When to choose decentralized over cloud

Decentralized inference markets offer distinct advantages for workloads where data sovereignty and cost efficiency outweigh the need for ultra-low latency. The economic model shifts from paying for reserved capacity to paying for actual compute usage, making it ideal for variable or batch-oriented tasks.

Batch Processing and Non-Real-Time Tasks

For inference jobs that do not require sub-millisecond responses, decentralized networks provide significant cost savings. Workflows such as nightly risk modeling, large-scale document processing, or offline fraud detection can tolerate the slight variance in node availability.
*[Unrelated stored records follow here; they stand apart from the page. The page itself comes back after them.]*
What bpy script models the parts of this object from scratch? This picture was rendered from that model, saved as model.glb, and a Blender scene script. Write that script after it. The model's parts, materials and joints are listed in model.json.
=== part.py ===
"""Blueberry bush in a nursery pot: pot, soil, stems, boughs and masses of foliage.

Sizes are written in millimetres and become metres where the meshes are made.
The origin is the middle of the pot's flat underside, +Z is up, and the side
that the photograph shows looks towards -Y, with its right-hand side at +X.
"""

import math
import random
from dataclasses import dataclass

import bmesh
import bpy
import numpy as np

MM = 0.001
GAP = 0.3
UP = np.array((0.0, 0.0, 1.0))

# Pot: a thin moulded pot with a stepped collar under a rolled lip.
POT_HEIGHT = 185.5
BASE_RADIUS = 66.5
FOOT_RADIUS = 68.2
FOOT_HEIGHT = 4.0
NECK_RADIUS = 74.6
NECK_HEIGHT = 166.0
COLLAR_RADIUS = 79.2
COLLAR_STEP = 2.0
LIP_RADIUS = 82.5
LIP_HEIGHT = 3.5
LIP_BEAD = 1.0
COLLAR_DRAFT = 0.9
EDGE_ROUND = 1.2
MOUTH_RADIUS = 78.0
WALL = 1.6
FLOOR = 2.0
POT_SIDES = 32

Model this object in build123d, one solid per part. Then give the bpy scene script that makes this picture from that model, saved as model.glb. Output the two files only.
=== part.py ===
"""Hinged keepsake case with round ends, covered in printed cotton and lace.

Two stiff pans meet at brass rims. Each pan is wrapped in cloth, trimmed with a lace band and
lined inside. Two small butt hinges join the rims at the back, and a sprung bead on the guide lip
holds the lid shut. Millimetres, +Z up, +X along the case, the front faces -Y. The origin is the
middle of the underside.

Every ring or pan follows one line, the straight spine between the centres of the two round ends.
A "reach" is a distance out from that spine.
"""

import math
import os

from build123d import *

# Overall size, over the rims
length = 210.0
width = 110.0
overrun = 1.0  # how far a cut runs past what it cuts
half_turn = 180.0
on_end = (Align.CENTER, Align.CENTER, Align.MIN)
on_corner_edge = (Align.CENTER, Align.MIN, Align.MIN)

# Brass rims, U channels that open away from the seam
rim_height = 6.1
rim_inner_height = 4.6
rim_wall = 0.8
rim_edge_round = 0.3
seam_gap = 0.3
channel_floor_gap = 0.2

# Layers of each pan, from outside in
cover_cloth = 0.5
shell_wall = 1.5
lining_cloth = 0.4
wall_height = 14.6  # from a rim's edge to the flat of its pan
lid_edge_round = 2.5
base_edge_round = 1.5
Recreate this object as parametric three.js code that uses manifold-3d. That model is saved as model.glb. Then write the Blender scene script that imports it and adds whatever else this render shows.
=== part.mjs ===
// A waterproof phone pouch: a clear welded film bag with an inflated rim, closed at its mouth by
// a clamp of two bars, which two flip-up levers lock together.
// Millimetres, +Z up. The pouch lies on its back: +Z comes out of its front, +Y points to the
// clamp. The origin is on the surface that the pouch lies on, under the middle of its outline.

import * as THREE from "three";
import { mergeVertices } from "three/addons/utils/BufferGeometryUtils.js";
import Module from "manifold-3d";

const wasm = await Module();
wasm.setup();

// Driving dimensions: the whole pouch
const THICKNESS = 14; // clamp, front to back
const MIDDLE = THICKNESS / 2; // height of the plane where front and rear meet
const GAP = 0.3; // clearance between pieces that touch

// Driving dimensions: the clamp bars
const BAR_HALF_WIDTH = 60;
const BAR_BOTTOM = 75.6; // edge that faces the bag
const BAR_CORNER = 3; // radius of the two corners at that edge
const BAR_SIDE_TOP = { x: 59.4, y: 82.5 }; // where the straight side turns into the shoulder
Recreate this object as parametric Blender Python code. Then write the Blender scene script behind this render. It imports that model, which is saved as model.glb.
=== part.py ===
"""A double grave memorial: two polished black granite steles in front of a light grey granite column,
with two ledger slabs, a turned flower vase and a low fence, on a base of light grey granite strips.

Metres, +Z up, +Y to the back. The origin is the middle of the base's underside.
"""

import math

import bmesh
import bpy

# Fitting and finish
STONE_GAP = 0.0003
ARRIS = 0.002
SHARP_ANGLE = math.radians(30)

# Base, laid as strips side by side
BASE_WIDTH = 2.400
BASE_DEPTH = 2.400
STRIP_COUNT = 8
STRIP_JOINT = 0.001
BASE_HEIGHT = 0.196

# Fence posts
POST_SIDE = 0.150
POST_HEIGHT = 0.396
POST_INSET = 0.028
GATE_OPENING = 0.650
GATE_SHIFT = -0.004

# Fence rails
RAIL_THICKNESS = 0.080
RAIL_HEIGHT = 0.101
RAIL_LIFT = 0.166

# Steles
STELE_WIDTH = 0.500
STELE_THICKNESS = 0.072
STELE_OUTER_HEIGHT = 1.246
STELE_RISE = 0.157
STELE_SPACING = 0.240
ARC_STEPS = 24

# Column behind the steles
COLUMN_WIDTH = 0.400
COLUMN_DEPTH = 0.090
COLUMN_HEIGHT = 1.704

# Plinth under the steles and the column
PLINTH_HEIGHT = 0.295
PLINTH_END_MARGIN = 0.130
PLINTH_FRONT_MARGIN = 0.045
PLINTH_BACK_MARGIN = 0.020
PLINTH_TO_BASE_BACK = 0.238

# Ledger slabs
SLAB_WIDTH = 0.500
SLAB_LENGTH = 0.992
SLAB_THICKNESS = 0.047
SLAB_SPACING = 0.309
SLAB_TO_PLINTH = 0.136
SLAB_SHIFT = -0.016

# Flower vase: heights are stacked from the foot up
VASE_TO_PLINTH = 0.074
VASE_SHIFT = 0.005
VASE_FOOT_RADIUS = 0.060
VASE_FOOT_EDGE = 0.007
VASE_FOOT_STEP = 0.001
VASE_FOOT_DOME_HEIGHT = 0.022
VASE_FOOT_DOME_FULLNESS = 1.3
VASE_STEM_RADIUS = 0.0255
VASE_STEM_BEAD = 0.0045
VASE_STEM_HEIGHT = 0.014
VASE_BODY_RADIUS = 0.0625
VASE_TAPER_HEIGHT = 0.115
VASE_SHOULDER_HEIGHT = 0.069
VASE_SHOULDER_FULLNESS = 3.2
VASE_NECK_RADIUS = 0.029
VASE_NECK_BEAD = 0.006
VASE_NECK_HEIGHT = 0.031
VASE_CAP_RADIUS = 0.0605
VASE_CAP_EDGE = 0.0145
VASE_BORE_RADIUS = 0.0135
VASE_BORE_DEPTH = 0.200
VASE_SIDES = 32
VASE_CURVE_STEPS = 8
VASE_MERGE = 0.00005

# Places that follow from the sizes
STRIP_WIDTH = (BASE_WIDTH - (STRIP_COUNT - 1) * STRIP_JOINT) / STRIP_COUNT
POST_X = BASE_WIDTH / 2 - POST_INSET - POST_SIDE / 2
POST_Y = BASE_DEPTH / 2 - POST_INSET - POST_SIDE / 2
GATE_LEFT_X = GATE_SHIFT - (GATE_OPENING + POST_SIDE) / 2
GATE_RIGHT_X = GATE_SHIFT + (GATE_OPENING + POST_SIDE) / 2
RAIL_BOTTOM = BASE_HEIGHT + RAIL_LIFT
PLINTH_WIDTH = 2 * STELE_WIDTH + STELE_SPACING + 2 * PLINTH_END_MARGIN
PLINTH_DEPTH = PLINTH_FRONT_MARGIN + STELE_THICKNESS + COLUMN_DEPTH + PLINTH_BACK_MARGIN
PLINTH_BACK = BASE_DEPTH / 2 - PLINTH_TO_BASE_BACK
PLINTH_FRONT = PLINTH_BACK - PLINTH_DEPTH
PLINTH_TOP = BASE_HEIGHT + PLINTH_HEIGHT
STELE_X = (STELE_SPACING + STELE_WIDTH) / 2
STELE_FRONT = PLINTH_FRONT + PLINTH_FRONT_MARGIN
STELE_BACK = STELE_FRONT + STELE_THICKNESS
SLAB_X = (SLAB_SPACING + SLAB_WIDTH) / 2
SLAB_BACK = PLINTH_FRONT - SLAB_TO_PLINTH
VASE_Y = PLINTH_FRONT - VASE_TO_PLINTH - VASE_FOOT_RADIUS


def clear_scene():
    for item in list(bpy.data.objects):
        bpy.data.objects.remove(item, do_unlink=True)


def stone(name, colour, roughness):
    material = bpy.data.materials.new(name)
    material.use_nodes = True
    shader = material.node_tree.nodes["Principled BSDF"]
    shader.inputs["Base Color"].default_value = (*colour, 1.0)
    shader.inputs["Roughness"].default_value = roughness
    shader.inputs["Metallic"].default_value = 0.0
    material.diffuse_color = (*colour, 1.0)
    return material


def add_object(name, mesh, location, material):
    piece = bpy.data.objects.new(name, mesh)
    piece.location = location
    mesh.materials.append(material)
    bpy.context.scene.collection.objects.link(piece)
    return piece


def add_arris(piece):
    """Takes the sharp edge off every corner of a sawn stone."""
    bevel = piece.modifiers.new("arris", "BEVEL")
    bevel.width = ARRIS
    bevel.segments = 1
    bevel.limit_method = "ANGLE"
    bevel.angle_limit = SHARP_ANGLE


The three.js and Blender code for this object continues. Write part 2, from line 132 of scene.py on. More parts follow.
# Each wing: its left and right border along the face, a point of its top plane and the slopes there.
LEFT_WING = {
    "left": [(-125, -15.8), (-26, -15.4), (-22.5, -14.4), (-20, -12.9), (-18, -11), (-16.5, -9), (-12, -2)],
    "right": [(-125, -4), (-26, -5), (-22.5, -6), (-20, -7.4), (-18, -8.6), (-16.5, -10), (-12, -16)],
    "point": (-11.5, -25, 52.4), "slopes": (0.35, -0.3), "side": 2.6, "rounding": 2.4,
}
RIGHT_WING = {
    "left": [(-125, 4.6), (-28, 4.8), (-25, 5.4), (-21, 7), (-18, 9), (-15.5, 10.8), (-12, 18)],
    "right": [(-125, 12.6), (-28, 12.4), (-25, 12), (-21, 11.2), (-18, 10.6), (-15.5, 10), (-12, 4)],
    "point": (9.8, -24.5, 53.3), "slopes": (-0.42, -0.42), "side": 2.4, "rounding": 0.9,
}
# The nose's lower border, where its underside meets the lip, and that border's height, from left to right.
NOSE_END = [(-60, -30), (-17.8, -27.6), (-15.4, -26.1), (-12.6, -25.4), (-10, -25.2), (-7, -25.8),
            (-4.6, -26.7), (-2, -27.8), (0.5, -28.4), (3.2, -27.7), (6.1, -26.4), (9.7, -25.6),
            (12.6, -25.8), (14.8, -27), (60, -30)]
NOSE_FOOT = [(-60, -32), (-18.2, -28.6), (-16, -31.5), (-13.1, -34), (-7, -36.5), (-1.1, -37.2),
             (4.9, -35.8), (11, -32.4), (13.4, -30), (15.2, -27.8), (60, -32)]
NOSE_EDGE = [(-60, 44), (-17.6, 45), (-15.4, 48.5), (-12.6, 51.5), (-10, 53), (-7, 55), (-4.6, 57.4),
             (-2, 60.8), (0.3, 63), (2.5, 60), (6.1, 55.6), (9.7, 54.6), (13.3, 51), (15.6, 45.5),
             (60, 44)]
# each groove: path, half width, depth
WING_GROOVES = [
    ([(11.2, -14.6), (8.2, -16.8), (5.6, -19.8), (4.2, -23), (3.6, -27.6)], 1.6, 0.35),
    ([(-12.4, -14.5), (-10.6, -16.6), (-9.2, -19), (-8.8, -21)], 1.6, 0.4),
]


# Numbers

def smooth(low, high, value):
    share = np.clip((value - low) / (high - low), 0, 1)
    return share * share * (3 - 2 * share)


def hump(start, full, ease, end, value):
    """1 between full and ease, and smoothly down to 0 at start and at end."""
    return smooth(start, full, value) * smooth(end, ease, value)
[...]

In these scenarios, the lower per-token cost of decentralized providers often undercuts major cloud incumbents by a wide margin, as there are no premium charges for reserved instances.

Privacy-Sensitive Data

Organizations handling regulated data may find decentralized inference superior due to the potential for zero-knowledge proofs and encrypted execution environments. Unlike traditional cloud providers where data passes through multiple managed layers, decentralized inference allows for computation on encrypted data. This reduces the risk of data exposure during transit or at rest, aligning with strict compliance requirements for healthcare or financial records where data residency and access controls are paramount.

When to Stick with Cloud

Conversely, centralized cloud infrastructure remains the only viable option for real-time, high-frequency applications. Algorithmic trading, live fraud detection, and interactive AI agents require deterministic latency that decentralized networks, with their distributed node discovery and verification overhead, currently cannot guarantee. As noted in industry analysis, verifiable inference is becoming mandatory for high-stakes algorithmic trading, but the infrastructure must be trusted and immediate; a decentralized network’s inherent latency variance poses an unacceptable risk in these high-frequency environments.